The early-year surge builds on the already impressive ascendancy of active ETFs in the Canadian market as illustrated by product growth in the chart below. It shows the growth in the number of active, passive and smart beta Canadian-listed ETFs over the past 10 years, with smart beta ETF holdings based on pre-determined or “smart” guidelines. 


In 2014 there were 91 active ETFs compared to 733 at the end of 2024, an increase of almost 800%. Over that time period, the number of active ETFs leapfrogged the number of passive ETFs, surpassing them by 40%. 


“Active ETF product growth is remarkable,” says Wen. 

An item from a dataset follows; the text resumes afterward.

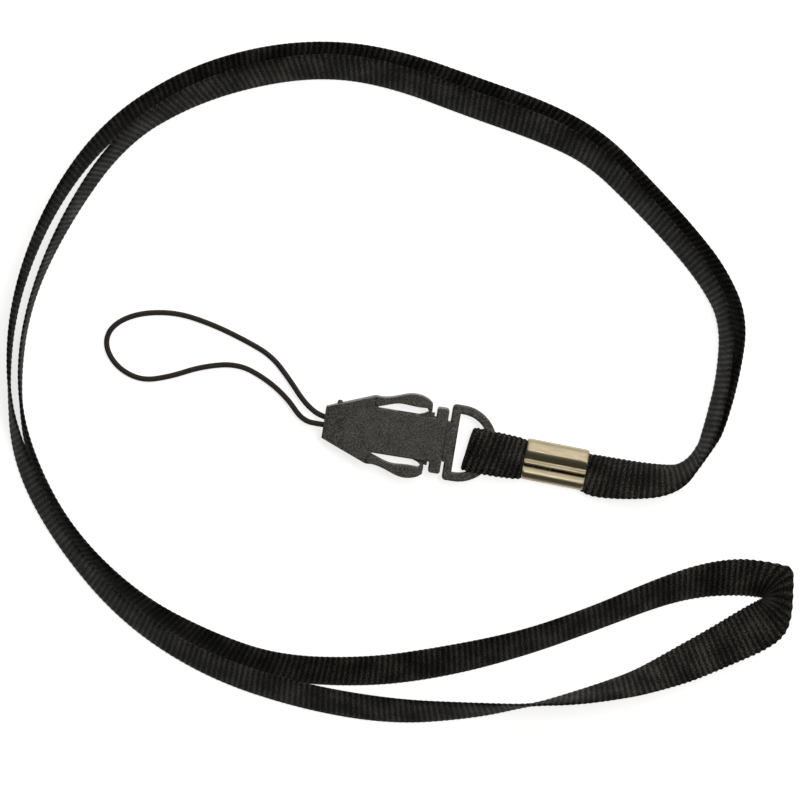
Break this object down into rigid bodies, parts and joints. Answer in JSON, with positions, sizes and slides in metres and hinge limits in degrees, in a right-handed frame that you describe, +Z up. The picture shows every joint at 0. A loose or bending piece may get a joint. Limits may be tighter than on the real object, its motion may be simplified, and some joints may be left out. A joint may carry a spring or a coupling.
{
  "type": "neck lanyard",
  "caption": "Long woven neck strap crimped round a D-ring, with a squeeze-release side buckle and a thin cord loop that ties it to a small device.",
  "frame": {"origin": "on the surface the lanyard lies on, under the centre of the box round the rigid pieces (buckle, D-ring and crimp)", "axes": "+X along the buckle from the cord end to the D-ring, +Y across it towards the left squeeze arm, +Z up out of the surface"},
  "size_m": [0.1913, 0.1537, 0.0102],
  "materials": {
    "strap_ribbon": "black woven polyester ribbon with fine cross ribs",
    "device_cord": "black braided cord",
    "buckle_plastic": "charcoal moulded plastic, fine grain",
    "crimp_metal": "nickel plated sheet with a warm tint, worn"
  },
  "bodies": {
    "strap": {"neck_strap": "strap_ribbon", "strap_loop": "strap_ribbon", "crimp": "crimp_metal"},
    "d_ring": {"d_ring_half": "buckle_plastic"},
    "barb_left": {"latch_barb_left": "buckle_plastic"},
    "barb_right": {"latch_barb_right": "buckle_plastic"},
    "socket": {"socket_body": "buckle_plastic", "cord_pin": "buckle_plastic", "cord_knot": "device_cord", "device_cord": "device_cord"},
    "arm_left": {"squeeze_arm_left": "buckle_plastic"},
    "arm_right": {"squeeze_arm_right": "buckle_plastic"}
  },
  "joints": [
    {"name": "d_ring_swing", "type": "hinge", "parent": "strap", "child": "d_ring", "pos_m": [0.0089, 0, 0.0027], "axis": [0, 1, 0], "range_deg": [-90, 90], "deforming": ["strap_loop"]},
    {"name": "buckle_release", "type": "slide", "parent": "d_ring", "child": "socket", "axis": [-1, 0, 0], "range_m": [0, 0.0165], "deforming": ["latch_barb_left", "latch_barb_right"]},
    {"name": "arm_left_press", "type": "hinge", "parent": "socket", "child": "arm_left", "pos_m": [-0.0194, 0.00695, 0.0027], "axis": [0, 0, -1], "range_deg": [0, 8.5], "stiffness_Nm_per_rad": 0.36},
    {"name": "arm_right_press", "type": "hinge", "parent": "socket", "child": "arm_right", "pos_m": [-0.0194, -0.00695, 0.0027], "axis": [0, 0, 1], "range_deg": [0, 8.5], "stiffness_Nm_per_rad": 0.36},
    {"name": "barb_left_flex", "type": "hinge", "parent": "d_ring", "child": "barb_left", "pos_m": [-0.0162, 0.0026, 0.0027], "axis": [0, 0, -1], "range_deg": [0, 14], "stiffness_Nm_per_rad": 0.02},
    {"name": "barb_right_flex", "type": "hinge", "parent": "d_ring", "child": "barb_right", "pos_m": [-0.0162, -0.0026, 0.0027], "axis": [0, 0, 1], "range_deg": [0, 14], "stiffness_Nm_per_rad": 0.02}
  ],
  "couplings": [
    {"joint": "barb_left_flex", "follows": "arm_left_press", "ratio": 1.6},
    {"joint": "barb_right_flex", "follows": "arm_right_press", "ratio": 1.6}
  ]
}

Active ETFs up, up and away 

This chart depicts the growth in the number of Canadian ETFs from 2014 to 2024, categorized into active, passive and smart beta ETFs. The data highlights significant changes over the decade: In 2014, there were 91 active ETFs, 168 passive ETFs and 49 smart beta ETFs. By 2019, the numbers increased to 313 active ETFs, 281 passive ETFs and 151 smart beta ETFs. In 2024, growth continued with 733 active ETFs, 525 passive ETFs and 185 smart beta ETFs.

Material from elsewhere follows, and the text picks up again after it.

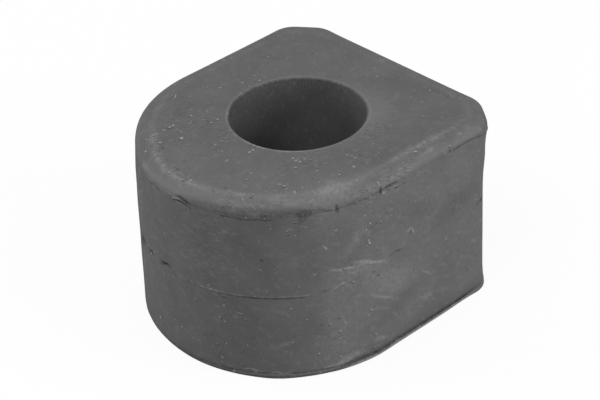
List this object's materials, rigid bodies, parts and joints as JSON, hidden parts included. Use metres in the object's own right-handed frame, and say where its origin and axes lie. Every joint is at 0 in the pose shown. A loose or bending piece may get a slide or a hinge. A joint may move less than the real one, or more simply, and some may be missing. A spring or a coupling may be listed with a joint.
{
  "type": "sway bar bushing",
  "caption": "Solid rubber D-section bushing with a through bore for an anti-roll bar, a flat saddle face with cut corners and a round crown for a clamp bracket.",
  "frame": {"origin": "on the bore axis, at the lower end face", "axes": "+Z along the bore, towards the end face with the rounded edge; +Y towards the flat saddle face; the crown faces -Y"},
  "size_m": [0.0516, 0.056, 0.036],
  "materials": {
    "rubber": "matt, as moulded, faintly mottled, with light dust"
  },
  "bodies": {
    "root": {"bushing": "rubber"}
  },
  "joints": []
}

Source: Morningstar Direct.

In addition to being able to select which stocks to invest in, active ETFs are also able to hold stocks with smaller or larger footprints than a referent index. This may be another active ETF advantage that is resonating with investors after the selloff in the previously high-flying, U.S.-based Magnificent 7 tech-related companies. 


As the chart below shows, share prices of the individual companies that make up the so-called Magnificent 7 — Alphabet, Amazon, Apple, Meta, Microsoft, NVIDIA and Tesla — have significantly declined over the first quarter of 2025, with perhaps the exception of Meta, which still trended negative.  

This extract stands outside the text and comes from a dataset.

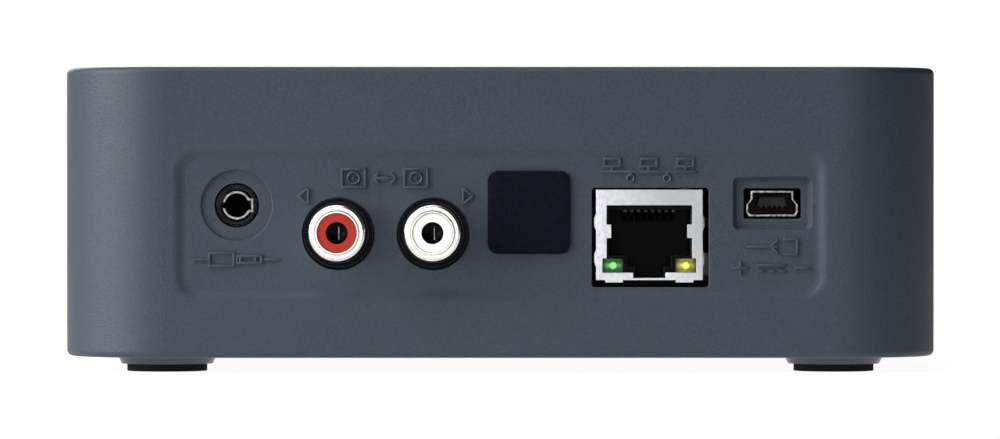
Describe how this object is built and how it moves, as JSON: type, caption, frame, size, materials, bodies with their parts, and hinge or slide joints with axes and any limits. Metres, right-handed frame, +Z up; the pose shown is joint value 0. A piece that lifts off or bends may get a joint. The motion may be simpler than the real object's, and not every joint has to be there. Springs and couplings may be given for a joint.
{
  "type": "network music streamer",
  "caption": "Low square network music streamer on four feet, with audio, network and power sockets in a rear recess and a push button with status lights in front.",
  "frame": {"origin": "centre of the whole object's box at the level that its feet stand on", "axes": "+Z up; the user's front with the button faces -Y; the sockets face +Y; +X is the user's right"},
  "size_m": [0.13, 0.1382, 0.0453],
  "materials": {
    "case_plastic": "fine moulded grain, satin",
    "foot_rubber": "matte",
    "foam_pad": "matte foam",
    "black_plastic": "moulded, semi-gloss",
    "nickel": "bright nickel plate",
    "tinned_steel": "tin plate, satin",
    "gold_plate": "thin gold plate",
    "red_plastic": "moulded, satin",
    "white_plastic": "moulded, satin",
    "green_lens": "tinted epoxy",
    "yellow_lens": "tinted epoxy",
    "board_green": "solder mask",
    "chip_black": "moulded epoxy",
    "can_aluminium": "drawn can",
    "screw_steel": "zinc plate",
    "spacer_brass": "turned",
    "light_plastic": "clear diffusing plastic",
    "button_plastic": "satin",
    "lamp_white": "moulded",
    "thermal_silicone": "soft",
    "heatsink_aluminium": "black anodised",
    "ferrite": "sintered",
    "cable_film": "white film",
    "coax_sheath": "extruded",
    "relay_plastic": "moulded"
  },
  "bodies": {
    "case": {"top_shell": "case_plastic", "bottom_cover": "case_plastic", "case_screws": "screw_steel", "port_blanking_pad": "foam_pad", "main_board": "board_green", "upper_board": "board_green", "board_spacers": "spacer_brass", "upper_board_screws": "screw_steel", "header_socket": "black_plastic", "header_plug": "black_plastic", "line_jack_block": "black_plastic", "aux_jack_body": "black_plastic", "aux_jack_sleeve": "nickel", "aux_jack_contacts": "nickel", "network_jack_shield": "tinned_steel", "network_jack_housing": "black_plastic", "network_jack_contacts": "gold_plate", "dc_jack_shell": "nickel", "dc_jack_tongue": "black_plastic", "dc_jack_contacts": "gold_plate", "switch_body": "black_plastic", "light_pipe": "light_plastic", "status_leds": "lamp_white", "front_board": "board_green", "front_board_screws": "screw_steel", "front_cable": "cable_film", "front_cable_sockets": "lamp_white", "processor": "chip_black", "heatsink": "heatsink_aluminium", "audio_converter": "chip_black", "line_capacitors": "can_aluminium", "muting_relay": "relay_plastic", "network_transformer": "chip_black", "crystals": "can_aluminium", "power_inductors": "ferrite", "bulk_capacitors": "can_aluminium", "radio_module": "board_green", "radio_shield": "tinned_steel", "foot_pad_front_left": "foot_rubber", "foot_pad_front_right": "foot_rubber", "foot_pad_rear_left": "foot_rubber", "foot_pad_rear_right": "foot_rubber", "line_sleeve_right": "nickel", "line_sleeve_left": "nickel", "line_insert_right": "red_plastic", "line_insert_left": "white_plastic", "line_contact_right": "nickel", "line_contact_left": "nickel", "link_lens_green": "green_lens", "link_lens_yellow": "yellow_lens", "antenna_left": "board_green", "antenna_right": "board_green", "antenna_lead_left": "coax_sheath", "antenna_lead_right": "coax_sheath", "thermal_pad": "thermal_silicone", "memory_chips": "chip_black"},
    "connect_button": {"connect_button": "button_plastic"},
    "switch_plunger": {"switch_plunger": "black_plastic"}
  },
  "joints": [
    {"name": "connect_button_press", "type": "slide", "parent": "case", "child": "connect_button", "axis": [0, 1, 0], "range_m": [0, 0.0005], "stiffness_N_per_m": 3000},
    {"name": "switch_plunger_press", "type": "slide", "parent": "case", "child": "switch_plunger", "axis": [0, 1, 0], "range_m": [0, 0.0005]}
  ],
  "couplings": [
    {"joint": "switch_plunger_press", "follows": "connect_button_press", "ratio": 1}
  ]
}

Losing some of their Magnificence 

The bar chart shows the stock results of the Magnificent Seven companies year-to-date through March 31, 2025. The results for the seven companies are, as follows: Meta, down 1.5%; Microsoft, down 10.8%; Apple, down 11.2%; Amazon, down 13.3%, Alphabet, down 18.2%; NVIDIA, down 19.3% and Tesla, down 35.8%.

Source: Bloomberg. 

The selloff has not been lost on some passive ETF investors who may hold specialty index tracking investments in the Mag 7. More broadly, the group’s losses have also handicapped the Nasdaq, S&P 500 and MSCI All Country World Index — three major indices that have large exposures to the seven companies. 


Market declines do, as investors should know, reverse themselves over time, and some investors who may have opted for active ETFs amid this year’s early volatility may well return. Though this may take some of the steam out of the current upswing in adoption of active ETFs, other factors also appear to be tilting the scales in their favour.


Active is in for younger generations


One factor is the growing affinity for active ETFs among younger generations of investors, according to a recent, U.S.-based survey by the global Capital Group organization. In the survey, which was conducted between December 2024 and January 2025, nearly half of Gen Z, millennial and Gen X investors polled (45%) said they would be more likely to choose a financial professional who includes active ETFs in their investment approach. In fact, younger investors with US$100,000 to US$1 million in investable assets reported both awareness and a growing appetite for active ETFs.


Another factor is the increasing number of advisors and firms who are replacing traditional mutual funds with ETFs in model portfolios. According to Broadridge Financial Solutions, ETFs accounted for 51% of underlying assets in model portfolios in the U.S. at the end of last year, up from 46.7% in early 2022. Broadridge, a U.S.-based fintech company, puts the size of the U.S. model portfolio market at US$5.1 trillion. 


Model portfolios are standardized, pre-built investment portfolios that advisors can use to invest client money. They are optimized to conform to an investor’s goals, risk tolerance and investment time horizon, generally containing four to 20 underlying ETFs to create a diversified mix of holdings at the core of the portfolio.


Taking these two factors into account, it may be safe to say that industry trends point toward a bright future for active ETFs, at least for the near term. 


“Although passive burst out of the ETF starting gate well ahead of active, the long race is revealing a quickly lessening gap,” says Wen.